For the working practitioner—particularly the civil-services aspirant addressing GS-3 questions on the Indian economy, or the policy analyst assessing state-led development models—imperative planning functions primarily as a conceptual benchmark. India's deliberate choice of a "mixed economy" combining directive control of the public sector with indicative guidance of the private sector is best understood against the imperative alternative it consciously declined. The 1991 liberalization and the replacement of the Planning Commission by NITI Aayog in 2015 mark a decisive move further from any imperative legacy toward cooperative federalism and market coordination.
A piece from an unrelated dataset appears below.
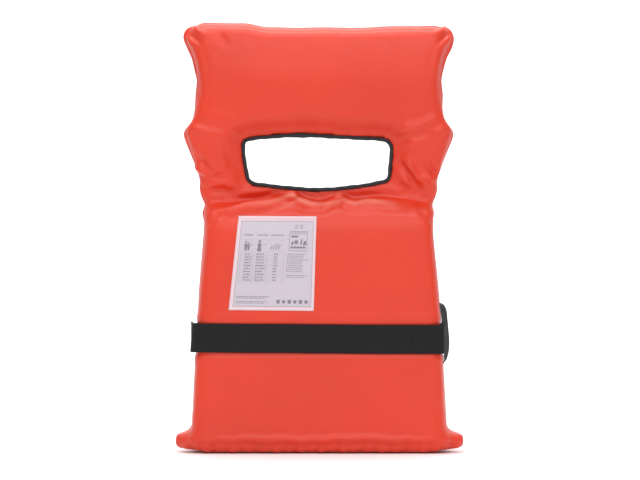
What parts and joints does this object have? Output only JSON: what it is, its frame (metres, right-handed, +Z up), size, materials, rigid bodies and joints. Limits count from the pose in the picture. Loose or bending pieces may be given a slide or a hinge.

Understanding the model clarifies why command targets generate predictable pathologies—shortage, hoarding, suppressed innovation—and equips the analyst to evaluate contemporary debates over industrial policy, state capacity, and the appropriate boundary between command and market in mixed economies.
Example
In 1928, the Soviet Union's Gosplan launched the first Five-Year Plan under Joseph Stalin, issuing binding output quotas to every enterprise—the archetypal instance of imperative planning in practice.
Frequently asked questions
Imperative planning makes state targets legally binding on enterprises, which must comply by command. Indicative planning sets advisory targets and shapes private behaviour through fiscal and credit incentives, but cannot compel compliance. India applied directive control to its public sector while using indicative planning for private firms.